LISTED ENTRIES:
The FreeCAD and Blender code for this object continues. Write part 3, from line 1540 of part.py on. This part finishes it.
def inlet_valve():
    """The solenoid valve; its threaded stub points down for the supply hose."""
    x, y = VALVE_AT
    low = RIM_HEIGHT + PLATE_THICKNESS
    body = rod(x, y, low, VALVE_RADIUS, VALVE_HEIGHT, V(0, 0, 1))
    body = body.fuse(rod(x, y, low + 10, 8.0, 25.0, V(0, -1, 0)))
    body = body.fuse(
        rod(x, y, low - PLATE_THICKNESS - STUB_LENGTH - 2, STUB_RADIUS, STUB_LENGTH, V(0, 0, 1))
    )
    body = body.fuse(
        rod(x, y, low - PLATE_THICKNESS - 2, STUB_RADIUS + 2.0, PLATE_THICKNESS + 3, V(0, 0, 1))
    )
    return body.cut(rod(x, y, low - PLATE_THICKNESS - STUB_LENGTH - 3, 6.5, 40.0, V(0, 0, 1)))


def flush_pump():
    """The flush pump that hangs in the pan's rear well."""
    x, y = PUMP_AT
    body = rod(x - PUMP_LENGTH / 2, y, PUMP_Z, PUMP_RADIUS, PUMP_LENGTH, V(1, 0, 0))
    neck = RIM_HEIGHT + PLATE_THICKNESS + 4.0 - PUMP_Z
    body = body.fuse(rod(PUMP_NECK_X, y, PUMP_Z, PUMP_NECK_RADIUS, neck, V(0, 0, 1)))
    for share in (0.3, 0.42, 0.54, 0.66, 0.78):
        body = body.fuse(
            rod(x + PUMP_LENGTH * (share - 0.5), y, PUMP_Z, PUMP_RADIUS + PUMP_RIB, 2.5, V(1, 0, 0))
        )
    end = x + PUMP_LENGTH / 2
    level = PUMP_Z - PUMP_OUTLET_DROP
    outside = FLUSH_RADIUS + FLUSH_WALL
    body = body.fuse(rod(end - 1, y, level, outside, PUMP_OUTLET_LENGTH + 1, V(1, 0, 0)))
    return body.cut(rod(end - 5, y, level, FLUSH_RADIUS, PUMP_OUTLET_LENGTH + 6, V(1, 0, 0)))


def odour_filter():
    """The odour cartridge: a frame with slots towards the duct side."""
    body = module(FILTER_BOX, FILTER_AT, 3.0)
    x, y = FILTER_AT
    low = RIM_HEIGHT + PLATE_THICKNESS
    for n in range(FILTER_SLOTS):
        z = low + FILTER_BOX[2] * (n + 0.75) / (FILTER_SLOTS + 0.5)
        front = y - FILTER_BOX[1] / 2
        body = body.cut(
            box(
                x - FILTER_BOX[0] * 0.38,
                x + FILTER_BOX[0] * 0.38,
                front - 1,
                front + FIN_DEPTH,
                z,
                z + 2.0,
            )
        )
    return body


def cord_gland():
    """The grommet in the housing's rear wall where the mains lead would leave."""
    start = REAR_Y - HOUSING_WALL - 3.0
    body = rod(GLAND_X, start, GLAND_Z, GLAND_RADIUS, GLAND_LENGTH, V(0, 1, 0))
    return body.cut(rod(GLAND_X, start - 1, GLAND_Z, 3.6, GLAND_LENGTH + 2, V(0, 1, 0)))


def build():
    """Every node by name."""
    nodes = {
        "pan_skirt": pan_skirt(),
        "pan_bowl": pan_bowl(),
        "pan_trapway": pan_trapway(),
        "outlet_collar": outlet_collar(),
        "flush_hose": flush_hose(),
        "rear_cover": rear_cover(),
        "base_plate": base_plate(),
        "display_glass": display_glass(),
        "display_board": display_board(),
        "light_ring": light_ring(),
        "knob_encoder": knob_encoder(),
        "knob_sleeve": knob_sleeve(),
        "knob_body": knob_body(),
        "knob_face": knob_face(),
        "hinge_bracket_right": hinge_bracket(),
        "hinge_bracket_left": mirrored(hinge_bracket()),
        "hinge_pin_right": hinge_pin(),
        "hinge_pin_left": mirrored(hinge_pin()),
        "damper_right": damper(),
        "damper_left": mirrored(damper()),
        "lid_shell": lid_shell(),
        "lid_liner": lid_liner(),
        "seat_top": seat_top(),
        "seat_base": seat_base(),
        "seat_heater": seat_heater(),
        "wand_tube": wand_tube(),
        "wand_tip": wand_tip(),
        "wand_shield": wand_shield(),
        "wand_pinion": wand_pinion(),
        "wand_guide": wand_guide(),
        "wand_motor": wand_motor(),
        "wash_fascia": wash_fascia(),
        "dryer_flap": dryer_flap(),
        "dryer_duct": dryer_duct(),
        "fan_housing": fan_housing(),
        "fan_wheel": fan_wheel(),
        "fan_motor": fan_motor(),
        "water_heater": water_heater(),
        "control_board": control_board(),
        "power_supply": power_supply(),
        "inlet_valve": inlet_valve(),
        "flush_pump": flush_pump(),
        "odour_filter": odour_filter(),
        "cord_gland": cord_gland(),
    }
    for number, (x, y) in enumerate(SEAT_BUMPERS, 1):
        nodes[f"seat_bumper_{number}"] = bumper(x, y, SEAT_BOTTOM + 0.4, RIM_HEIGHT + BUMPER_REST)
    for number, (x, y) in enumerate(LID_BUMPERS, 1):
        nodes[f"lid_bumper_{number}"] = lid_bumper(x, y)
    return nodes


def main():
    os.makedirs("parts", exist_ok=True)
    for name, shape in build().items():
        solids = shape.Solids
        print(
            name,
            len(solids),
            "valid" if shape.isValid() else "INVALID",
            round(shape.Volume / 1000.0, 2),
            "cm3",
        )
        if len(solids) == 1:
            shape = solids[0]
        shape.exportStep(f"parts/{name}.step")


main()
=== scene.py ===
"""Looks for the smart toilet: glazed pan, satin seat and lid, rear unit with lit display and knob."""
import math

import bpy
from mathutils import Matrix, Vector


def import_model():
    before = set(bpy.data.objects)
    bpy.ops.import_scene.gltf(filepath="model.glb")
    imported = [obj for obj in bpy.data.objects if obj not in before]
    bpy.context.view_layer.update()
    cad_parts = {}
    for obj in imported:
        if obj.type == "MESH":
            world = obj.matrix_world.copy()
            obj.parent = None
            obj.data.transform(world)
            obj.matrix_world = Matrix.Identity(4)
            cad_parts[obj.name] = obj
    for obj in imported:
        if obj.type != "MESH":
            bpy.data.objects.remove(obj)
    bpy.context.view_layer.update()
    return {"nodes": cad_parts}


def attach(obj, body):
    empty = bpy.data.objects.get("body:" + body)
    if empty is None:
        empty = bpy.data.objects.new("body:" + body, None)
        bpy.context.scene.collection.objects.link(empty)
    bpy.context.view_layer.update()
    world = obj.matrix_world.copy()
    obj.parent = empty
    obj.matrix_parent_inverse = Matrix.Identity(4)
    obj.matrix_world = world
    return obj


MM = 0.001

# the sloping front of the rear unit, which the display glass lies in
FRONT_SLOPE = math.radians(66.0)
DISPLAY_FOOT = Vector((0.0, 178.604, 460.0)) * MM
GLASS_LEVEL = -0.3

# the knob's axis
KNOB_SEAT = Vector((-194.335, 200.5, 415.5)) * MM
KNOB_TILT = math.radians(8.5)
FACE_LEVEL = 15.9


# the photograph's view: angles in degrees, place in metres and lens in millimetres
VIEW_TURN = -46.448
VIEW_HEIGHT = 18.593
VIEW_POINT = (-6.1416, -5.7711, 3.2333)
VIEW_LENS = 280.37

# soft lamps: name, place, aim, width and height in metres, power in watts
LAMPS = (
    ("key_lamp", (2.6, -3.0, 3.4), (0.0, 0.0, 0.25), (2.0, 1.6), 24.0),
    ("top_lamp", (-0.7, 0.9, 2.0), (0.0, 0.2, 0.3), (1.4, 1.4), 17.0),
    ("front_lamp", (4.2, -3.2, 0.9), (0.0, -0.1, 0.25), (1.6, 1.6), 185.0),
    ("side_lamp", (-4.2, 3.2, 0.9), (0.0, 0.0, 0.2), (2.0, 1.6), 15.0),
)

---

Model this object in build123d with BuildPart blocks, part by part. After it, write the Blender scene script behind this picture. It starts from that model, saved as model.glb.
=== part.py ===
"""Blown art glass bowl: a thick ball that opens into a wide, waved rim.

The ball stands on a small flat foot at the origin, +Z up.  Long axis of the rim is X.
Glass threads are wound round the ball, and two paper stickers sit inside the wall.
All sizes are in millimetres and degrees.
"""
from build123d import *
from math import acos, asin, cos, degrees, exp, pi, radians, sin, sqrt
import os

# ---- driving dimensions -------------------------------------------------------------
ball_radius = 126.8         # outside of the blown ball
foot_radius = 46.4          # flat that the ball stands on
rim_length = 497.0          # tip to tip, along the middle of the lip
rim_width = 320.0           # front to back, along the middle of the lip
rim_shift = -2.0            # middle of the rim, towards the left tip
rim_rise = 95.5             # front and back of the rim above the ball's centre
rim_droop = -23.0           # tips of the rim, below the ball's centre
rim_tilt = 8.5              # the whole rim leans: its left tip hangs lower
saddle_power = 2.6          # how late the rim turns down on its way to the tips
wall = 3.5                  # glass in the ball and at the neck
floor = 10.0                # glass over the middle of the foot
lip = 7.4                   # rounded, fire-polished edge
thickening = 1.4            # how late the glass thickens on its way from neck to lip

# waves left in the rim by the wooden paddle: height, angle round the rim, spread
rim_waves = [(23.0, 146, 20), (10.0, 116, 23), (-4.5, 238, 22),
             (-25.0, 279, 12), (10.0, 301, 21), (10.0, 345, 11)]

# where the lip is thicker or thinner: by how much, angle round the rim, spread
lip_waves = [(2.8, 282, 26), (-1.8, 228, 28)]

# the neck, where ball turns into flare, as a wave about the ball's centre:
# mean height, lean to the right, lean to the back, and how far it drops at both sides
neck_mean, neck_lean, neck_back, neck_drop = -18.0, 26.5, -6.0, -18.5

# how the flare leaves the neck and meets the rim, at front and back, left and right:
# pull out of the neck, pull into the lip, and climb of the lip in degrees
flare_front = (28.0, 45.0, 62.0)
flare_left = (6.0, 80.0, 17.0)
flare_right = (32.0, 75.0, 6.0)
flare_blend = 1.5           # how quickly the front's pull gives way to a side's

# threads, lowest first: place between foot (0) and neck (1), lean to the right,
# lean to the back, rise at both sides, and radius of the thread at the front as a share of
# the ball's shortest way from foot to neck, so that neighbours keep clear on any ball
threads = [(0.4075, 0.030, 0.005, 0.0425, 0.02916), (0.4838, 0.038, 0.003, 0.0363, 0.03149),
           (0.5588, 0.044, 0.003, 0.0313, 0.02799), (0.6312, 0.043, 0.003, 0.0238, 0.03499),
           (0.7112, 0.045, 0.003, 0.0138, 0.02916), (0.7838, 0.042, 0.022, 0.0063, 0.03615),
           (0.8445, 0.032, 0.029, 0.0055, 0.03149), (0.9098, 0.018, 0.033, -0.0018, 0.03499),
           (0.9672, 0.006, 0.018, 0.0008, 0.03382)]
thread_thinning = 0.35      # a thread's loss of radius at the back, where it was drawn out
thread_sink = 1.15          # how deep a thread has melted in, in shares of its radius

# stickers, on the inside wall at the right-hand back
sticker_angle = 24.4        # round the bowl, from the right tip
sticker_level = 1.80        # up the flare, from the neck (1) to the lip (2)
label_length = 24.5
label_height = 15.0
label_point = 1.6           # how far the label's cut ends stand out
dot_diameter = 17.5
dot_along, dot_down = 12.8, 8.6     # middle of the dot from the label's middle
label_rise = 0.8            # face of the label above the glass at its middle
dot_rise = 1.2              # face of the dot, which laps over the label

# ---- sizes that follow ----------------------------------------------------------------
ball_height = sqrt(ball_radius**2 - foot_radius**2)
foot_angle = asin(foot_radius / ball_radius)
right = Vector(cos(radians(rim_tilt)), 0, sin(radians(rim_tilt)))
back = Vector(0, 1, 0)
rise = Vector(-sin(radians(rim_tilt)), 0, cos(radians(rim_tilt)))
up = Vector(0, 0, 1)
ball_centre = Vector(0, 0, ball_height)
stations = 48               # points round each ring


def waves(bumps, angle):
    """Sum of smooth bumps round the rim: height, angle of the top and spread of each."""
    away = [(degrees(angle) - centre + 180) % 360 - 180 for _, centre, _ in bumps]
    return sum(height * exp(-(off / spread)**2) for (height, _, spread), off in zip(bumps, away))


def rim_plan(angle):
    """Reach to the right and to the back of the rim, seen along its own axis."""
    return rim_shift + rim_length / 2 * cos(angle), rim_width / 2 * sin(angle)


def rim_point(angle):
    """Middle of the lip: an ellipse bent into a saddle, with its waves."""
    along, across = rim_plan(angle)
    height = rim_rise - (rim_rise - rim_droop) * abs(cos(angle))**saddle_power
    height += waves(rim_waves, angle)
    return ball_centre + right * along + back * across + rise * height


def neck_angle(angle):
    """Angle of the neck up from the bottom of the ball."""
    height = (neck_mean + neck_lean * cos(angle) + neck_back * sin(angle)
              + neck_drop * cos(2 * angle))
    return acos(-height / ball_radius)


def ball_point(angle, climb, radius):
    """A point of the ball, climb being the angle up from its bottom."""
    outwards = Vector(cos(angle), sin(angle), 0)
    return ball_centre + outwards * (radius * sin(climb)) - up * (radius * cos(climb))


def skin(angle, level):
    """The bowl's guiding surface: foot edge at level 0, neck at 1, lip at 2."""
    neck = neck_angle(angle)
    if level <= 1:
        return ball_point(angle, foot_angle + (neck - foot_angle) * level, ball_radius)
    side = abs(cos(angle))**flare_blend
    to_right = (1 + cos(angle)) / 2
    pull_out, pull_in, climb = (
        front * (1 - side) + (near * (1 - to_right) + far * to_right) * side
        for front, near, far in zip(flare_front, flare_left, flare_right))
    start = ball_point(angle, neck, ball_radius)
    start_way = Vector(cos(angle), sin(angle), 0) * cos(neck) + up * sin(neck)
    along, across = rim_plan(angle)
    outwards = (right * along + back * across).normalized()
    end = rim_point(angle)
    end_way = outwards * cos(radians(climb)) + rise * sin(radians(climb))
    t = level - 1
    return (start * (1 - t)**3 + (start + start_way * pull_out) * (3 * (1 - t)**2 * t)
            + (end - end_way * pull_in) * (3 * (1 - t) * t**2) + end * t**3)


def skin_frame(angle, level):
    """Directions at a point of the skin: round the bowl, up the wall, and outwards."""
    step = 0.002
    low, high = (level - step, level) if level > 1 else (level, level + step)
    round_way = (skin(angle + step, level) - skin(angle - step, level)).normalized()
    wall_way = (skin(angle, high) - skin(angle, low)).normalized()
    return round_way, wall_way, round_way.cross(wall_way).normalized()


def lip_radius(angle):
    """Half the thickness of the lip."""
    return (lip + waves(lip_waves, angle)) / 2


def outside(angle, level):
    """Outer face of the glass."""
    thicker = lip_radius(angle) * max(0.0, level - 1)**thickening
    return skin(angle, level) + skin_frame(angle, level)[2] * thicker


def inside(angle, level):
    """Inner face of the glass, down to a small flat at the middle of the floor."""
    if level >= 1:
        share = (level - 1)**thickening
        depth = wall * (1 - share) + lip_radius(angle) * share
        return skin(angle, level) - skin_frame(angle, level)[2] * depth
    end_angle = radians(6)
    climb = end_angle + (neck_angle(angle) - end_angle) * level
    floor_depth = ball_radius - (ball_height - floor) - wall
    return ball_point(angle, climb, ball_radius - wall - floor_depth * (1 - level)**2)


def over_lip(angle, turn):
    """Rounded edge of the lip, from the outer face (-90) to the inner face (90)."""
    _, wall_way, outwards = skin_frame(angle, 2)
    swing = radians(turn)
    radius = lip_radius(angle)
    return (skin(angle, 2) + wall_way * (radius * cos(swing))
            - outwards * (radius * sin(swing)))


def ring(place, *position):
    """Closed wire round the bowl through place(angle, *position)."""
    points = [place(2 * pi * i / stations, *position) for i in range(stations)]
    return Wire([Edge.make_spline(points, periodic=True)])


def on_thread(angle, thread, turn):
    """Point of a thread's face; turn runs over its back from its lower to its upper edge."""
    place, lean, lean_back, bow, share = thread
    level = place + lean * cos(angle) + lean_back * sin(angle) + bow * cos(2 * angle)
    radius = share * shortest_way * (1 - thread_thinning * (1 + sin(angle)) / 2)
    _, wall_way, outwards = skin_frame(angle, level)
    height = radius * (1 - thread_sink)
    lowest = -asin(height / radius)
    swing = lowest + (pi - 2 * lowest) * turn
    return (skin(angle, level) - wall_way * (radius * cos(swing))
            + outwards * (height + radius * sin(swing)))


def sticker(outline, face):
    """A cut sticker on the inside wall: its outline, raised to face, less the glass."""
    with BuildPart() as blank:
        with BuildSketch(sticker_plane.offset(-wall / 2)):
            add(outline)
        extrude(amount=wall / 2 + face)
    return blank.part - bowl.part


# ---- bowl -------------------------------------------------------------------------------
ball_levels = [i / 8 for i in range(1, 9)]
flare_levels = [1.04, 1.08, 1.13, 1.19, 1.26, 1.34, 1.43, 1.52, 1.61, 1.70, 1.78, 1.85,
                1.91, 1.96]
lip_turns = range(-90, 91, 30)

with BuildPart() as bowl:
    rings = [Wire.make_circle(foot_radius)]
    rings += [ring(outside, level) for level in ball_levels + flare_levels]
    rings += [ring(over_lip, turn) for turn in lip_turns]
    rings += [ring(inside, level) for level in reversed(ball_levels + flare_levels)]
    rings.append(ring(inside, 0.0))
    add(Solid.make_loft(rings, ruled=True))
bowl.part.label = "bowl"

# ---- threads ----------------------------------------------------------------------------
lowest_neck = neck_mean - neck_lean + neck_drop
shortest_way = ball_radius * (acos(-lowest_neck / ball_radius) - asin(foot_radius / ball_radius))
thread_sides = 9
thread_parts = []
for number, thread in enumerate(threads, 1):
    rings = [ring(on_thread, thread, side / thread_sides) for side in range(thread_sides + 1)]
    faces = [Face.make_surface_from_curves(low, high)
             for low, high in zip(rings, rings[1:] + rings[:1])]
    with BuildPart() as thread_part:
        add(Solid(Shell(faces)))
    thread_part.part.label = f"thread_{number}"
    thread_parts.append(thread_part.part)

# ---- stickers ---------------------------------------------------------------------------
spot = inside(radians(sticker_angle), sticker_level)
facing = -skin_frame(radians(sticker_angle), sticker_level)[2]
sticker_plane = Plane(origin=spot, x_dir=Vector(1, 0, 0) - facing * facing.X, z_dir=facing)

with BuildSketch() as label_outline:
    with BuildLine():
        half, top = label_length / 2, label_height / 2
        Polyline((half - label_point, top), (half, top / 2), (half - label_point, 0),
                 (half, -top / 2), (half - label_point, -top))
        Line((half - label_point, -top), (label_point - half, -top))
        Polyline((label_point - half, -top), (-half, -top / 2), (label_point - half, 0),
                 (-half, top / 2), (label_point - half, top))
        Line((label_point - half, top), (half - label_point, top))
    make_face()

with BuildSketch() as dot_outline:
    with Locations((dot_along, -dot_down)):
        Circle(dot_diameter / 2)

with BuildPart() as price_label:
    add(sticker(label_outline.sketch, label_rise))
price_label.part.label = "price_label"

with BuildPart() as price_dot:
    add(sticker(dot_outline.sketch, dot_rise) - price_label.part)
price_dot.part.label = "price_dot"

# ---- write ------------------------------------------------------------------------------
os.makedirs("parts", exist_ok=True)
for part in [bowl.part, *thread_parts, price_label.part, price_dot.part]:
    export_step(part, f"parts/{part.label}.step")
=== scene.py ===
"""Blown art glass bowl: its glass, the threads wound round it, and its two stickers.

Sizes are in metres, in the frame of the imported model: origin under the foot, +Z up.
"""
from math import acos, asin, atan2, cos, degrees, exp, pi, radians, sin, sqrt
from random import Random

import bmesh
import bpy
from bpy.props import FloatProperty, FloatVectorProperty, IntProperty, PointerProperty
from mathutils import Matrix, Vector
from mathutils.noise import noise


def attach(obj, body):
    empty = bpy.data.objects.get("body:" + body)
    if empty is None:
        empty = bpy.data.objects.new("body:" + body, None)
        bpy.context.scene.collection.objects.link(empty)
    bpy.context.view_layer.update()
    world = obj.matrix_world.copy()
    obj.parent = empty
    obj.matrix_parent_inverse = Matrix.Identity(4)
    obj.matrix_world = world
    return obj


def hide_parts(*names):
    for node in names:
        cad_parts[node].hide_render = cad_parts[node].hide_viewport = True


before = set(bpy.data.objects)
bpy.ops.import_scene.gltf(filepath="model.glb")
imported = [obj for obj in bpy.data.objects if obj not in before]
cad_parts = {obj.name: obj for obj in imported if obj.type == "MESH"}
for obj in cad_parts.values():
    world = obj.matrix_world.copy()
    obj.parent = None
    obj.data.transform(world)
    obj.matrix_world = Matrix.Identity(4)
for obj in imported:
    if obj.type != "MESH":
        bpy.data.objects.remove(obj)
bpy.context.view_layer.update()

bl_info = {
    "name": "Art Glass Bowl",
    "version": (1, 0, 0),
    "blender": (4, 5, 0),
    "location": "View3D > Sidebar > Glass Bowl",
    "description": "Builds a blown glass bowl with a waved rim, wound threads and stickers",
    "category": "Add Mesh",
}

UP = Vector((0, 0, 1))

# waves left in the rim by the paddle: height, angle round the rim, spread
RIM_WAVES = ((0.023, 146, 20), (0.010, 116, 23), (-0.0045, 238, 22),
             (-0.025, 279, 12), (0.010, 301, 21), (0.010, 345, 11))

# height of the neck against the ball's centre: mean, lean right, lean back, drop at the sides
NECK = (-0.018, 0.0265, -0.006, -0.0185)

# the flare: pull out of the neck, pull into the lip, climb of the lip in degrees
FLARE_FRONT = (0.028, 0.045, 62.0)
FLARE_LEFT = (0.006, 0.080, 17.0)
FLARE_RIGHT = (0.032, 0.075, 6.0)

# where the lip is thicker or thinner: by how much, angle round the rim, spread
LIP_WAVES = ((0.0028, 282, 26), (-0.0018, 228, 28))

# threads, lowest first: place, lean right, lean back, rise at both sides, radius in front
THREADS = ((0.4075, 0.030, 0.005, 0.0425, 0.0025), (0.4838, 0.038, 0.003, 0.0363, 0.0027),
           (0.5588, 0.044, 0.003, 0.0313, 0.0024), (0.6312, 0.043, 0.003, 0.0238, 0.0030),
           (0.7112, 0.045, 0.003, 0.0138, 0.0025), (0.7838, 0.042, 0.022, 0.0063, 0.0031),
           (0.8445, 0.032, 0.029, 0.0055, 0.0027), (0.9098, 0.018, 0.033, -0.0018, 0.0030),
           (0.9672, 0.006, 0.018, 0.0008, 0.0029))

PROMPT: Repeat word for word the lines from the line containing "# ---- write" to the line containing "its two stickers.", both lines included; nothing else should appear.

THE RESPONSE:
# ---- write ------------------------------------------------------------------------------
os.makedirs("parts", exist_ok=True)
for part in [bowl.part, *thread_parts, price_label.part, price_dot.part]:
    export_step(part, f"parts/{part.label}.step")
=== scene.py ===
"""Blown art glass bowl: its glass, the threads wound round it, and its two stickers.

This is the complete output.